_PROBLEM REQUIREMENTS_. Sift the material for lines containing "this", and return them.

_DATASET SECTION_.
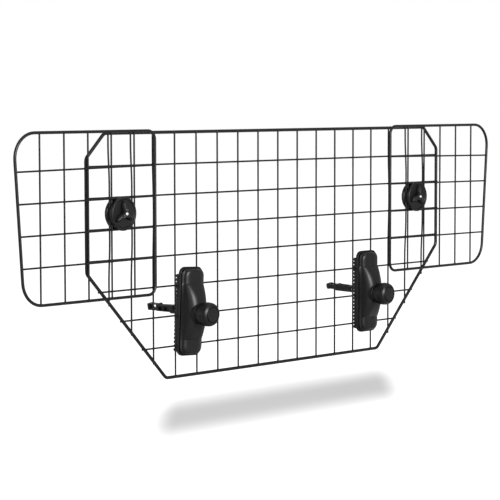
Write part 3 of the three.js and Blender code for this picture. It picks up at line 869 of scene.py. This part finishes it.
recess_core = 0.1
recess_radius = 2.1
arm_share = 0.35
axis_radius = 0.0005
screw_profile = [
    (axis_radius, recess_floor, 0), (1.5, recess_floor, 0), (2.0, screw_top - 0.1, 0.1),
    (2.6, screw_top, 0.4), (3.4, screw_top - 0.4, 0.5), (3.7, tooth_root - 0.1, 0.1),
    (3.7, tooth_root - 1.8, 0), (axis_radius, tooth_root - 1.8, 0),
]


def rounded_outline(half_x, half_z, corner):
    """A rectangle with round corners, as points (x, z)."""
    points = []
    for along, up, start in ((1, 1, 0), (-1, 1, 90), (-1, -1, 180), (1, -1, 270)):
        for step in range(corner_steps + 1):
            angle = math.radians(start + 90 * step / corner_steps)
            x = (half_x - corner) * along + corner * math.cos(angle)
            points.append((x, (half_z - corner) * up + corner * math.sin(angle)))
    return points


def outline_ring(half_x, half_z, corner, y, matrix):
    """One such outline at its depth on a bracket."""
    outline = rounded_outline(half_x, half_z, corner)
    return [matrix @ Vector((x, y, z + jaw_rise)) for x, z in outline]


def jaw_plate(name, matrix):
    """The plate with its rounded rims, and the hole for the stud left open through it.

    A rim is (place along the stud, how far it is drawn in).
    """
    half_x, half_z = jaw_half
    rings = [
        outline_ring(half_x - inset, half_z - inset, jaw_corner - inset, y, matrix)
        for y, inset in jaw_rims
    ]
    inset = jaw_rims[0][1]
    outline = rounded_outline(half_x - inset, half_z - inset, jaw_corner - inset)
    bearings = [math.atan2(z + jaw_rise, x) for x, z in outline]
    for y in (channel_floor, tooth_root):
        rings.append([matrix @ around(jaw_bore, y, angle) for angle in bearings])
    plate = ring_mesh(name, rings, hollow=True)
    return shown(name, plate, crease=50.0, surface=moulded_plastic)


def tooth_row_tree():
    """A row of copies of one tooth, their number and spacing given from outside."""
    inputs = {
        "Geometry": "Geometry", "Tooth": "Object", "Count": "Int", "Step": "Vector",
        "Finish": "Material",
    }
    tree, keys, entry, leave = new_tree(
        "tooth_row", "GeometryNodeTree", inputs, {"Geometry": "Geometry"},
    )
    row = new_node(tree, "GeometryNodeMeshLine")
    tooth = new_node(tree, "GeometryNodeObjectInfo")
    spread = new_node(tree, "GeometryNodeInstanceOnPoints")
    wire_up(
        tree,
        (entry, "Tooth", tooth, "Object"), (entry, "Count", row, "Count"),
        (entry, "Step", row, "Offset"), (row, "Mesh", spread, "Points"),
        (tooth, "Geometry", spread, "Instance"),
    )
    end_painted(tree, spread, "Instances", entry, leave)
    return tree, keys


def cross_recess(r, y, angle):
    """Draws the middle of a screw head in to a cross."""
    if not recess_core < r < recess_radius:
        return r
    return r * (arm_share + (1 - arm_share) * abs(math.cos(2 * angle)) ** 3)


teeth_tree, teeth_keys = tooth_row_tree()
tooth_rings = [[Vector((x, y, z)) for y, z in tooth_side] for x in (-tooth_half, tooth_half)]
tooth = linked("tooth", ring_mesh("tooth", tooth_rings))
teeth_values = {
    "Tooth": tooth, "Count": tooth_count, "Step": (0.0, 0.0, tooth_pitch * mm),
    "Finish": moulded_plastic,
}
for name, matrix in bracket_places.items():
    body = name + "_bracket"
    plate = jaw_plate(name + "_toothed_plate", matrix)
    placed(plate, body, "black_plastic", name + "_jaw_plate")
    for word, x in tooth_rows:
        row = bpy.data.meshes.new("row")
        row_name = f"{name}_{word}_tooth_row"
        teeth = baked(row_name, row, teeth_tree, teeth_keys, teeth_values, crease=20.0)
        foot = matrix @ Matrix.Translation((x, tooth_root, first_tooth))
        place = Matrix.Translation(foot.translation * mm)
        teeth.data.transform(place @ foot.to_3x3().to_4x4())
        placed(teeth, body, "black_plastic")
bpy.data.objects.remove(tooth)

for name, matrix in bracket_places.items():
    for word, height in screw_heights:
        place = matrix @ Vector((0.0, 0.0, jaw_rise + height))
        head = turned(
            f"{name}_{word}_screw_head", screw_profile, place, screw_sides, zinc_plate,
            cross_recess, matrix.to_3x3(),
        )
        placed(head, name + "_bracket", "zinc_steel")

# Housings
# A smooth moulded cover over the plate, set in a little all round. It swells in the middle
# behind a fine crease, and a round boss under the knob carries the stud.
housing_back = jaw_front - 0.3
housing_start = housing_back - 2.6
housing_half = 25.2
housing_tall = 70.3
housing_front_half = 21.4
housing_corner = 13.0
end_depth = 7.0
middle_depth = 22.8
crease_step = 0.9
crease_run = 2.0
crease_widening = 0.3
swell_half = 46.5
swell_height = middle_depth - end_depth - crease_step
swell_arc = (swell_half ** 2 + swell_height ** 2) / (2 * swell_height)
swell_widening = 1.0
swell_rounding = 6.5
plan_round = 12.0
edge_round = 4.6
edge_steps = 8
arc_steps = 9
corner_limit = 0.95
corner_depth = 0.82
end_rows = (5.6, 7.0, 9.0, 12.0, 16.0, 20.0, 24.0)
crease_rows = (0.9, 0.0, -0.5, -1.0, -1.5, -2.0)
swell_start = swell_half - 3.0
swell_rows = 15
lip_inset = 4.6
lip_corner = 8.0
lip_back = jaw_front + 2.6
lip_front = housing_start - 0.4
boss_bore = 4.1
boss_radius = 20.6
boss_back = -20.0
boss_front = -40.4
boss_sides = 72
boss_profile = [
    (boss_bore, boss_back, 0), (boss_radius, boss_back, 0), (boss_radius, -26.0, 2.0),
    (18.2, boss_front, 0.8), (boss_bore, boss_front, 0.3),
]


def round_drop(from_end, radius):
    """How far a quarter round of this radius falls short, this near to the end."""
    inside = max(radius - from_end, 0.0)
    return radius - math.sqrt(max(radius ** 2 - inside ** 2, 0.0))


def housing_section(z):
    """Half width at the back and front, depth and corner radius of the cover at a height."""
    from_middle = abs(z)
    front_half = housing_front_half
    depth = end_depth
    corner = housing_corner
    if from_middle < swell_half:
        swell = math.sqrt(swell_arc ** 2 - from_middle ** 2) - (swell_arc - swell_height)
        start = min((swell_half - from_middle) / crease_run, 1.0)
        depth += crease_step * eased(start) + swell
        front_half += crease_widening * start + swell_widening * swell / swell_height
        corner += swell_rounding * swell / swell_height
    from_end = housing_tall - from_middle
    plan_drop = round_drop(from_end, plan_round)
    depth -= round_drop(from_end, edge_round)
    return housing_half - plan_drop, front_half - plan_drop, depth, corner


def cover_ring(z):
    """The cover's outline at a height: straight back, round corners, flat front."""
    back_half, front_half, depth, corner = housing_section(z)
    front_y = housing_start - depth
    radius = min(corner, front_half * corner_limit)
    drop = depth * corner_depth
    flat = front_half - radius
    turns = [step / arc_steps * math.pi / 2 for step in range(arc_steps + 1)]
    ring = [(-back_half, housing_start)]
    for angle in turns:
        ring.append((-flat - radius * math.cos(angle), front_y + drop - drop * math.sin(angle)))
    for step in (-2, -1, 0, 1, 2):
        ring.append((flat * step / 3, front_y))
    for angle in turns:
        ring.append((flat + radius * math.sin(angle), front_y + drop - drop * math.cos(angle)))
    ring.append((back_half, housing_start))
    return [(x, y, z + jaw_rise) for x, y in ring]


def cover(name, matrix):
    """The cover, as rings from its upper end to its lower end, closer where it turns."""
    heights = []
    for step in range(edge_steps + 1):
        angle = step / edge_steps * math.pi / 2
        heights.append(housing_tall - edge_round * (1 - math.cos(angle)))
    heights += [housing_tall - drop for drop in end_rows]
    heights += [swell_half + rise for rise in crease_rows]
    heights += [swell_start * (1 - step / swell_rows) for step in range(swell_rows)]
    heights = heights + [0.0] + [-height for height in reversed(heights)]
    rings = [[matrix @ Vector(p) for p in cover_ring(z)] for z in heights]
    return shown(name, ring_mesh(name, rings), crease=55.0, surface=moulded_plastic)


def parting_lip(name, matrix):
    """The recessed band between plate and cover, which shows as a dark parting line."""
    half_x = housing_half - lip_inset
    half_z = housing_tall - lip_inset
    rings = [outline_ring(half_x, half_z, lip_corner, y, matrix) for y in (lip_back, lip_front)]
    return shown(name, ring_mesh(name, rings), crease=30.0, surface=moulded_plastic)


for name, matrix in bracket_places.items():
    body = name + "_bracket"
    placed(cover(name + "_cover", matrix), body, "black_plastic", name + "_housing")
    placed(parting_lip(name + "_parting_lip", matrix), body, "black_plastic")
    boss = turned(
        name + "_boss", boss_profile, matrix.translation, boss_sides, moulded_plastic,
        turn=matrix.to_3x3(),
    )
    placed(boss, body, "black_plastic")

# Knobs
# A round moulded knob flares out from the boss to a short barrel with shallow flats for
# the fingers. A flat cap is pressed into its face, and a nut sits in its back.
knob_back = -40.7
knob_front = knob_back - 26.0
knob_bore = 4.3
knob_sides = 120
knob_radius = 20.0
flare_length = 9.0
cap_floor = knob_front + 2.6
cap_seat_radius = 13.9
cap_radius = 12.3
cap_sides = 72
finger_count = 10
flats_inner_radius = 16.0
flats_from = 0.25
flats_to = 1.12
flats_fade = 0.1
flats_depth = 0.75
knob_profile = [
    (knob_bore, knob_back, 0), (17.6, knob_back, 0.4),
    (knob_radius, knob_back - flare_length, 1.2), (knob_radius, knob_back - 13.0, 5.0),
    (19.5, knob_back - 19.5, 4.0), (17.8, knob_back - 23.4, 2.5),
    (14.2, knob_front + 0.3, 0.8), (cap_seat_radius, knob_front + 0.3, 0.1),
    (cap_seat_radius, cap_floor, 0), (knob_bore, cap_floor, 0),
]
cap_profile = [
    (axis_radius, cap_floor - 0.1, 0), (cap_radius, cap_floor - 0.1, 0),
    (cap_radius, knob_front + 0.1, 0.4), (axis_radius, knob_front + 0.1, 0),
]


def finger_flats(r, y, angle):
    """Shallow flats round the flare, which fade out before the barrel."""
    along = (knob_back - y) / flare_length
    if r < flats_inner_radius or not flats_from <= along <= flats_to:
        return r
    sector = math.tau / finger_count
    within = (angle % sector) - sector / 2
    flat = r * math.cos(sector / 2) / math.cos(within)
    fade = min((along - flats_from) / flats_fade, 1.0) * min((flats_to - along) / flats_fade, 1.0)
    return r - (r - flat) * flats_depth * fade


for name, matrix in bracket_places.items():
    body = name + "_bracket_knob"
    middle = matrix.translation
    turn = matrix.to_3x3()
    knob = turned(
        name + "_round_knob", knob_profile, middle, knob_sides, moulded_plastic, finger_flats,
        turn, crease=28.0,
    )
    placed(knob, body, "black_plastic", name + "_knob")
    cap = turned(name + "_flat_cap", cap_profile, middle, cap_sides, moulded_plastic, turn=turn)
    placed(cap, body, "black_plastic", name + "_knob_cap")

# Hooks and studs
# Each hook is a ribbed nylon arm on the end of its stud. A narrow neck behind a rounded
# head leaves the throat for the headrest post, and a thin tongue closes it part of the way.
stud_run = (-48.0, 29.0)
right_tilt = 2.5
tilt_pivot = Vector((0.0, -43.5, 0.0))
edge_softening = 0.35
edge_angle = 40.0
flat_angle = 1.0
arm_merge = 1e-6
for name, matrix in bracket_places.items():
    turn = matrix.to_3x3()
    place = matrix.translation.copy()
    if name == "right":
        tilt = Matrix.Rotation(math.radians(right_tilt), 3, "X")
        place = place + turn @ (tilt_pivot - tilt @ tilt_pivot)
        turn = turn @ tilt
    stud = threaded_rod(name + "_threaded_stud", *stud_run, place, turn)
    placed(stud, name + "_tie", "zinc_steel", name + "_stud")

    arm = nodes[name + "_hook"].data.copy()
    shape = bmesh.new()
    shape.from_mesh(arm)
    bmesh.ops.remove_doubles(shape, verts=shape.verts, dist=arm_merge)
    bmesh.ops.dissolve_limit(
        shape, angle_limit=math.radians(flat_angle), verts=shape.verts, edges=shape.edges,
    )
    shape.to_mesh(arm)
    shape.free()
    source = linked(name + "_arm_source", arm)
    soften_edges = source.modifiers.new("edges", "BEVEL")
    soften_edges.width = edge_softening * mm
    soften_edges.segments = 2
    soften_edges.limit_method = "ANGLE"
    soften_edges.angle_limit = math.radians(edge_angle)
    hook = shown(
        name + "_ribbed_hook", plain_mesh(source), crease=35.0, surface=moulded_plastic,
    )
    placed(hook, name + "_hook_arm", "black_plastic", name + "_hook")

_SOLUTION_.
Write part 3 of the three.js and Blender code for this picture. It picks up at line 869 of scene.py. This part finishes it.
    """How far a quarter round of this radius falls short, this near to the end."""